Le premier ministre, François Fillon, a annoncé, jeudi 6 mai, un gel des dépenses publiquespour les trois prochaines années. Il avait annoncé la veille cinq milliards d’euros d’économies sur les niches fiscales. Ces mesures de rigueur visent à réduire le déficit des comptes publics, dans le cadre du programme de stabilité présenté par la France à l’Union européenne – qui prévoit un déficit public inférieur à 3 % du PIB en 2013. Pour Mathieu Plane, économiste à l’Observatoire français de la conjoncture économique, ces annonces remettent en cause l’organisation de la fonction publique, tout en posant des questions sur les priorités du gouvernement et l’organisation de l’Union européenne.
Que faut-il attendre de la cure d’austérité annoncée ?
Il faut bien considérer quelles seront les conséquences de l’utilisation de certains leviers pour arriver aux résultats voulus. Le gel des dépenses de l’Etat, qui ne seront plus indexées à l’inflation, devrait selon moi pouvoir faire économiser entre 4 et 5 milliards d’euros par an. Ce n’est pas négligeable. Mais Matignon a aussi annoncé une diminution de 10 % des dépenses de fonctionnement de l’Etat sur trois ans. Il faudra pour cela soit accentuer le non-remplacement des fonctionnaires, soit revoir à la baisse leurs grilles des salaires. A mon avis, ce sera un mélange des deux.
Cela pose des questions de fond sur l’organisation, le fonctionnement et les objectifs des principales branches de la fonction publique : à savoir l’éducation nationale, l’intérieur et la défense, qui concentrent 80% des fonctionnaires. Et au-delà, il y aura forcément des répercussions sur la croissance du pays, avec plus de chômage et un pouvoir d’achat à la baisse pour une partie de la population.
Un réexamen prochain des dépenses d’intervention a également été évoqué…
Dans le contexte de crise, couper dans ce type de dépenses s’annonce très complexe. Les dépenses d’intervention de l’Etat (150 milliards d’euros d’engagements autorisés en 2009), ce sont principalement des aides à l’emploi, des aides sociales (allocations et subventions), des aides économiques… Qui sont les seuls amortisseurs publics face à la situation actuelle, à savoir un marché de l’emploi sclérosé et des difficultés accrues chez les populations précaires. Diminuer ses aides se traduira forcément par plus de pauvreté.
Tout le problème vient, selon moi, d’un mauvais diagnostique de sortie de crise de la part du gouvernement.
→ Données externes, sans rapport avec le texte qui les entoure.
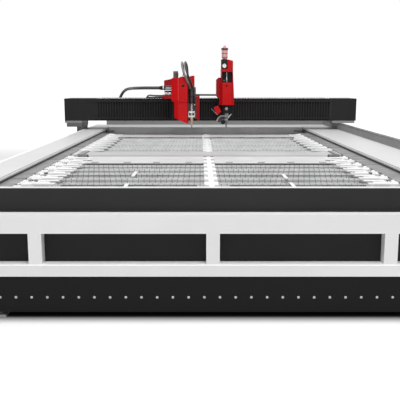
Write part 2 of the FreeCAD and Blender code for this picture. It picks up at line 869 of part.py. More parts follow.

On est encore en plein dedans, tant au niveau économique que social ! L’Etat est en train de s’attaquer à de gros morceaux (retraites, protection sociale…) pour réduire ses déficits. Mais ces réformes ne pourront passer que si l’effort national est supportable pour tous, à l’heure où beaucoup de Français sont loin de connaître la reprise qu’on entend partout. Il est obligatoire d’actionner d’autre leviers que la réduction des dépenses de fonctionnement et d’intervention, dans un soucis de justice : je pense notamment à l’augmentation générale des impôts.
Pensez-vous que l’objectif de réduction du déficit français à 3 % du PIB en 2013 est tenable dans une telle situation ?
Honnêtement, non, puisque le programme de stabilité présenté à l’Union européenne se fonde sur une croissance à 2,5 % par an : on en est loin. Mais le problème concerne surtout le sens de cette politique européenne de réduction globale des déficits publics. Le risque est bien de voir, en France et en Europe, s’installer la récession, si cet objectif prends le pas sur les politiques de croissance et d’emploi. C’est la voie sur laquelle semble s’engager la France, avec une rigueur qui s’annonce inédite depuis 1949. Notre économie est pourtant solide, et l’urgence est moindre que pour d’autres pays de la zone euro. Mais l’organisation institutionnelle de l’Union européenne force chaque membre à jouer le même jeu que son voisin en dépit de ses spécificités, sous peine de clash et de fissures dans la sacro-sainte unanimité. Les marchés l’ont bien compris et spéculent sur les comportements des plus faibles à cause, entre autres, de ce système.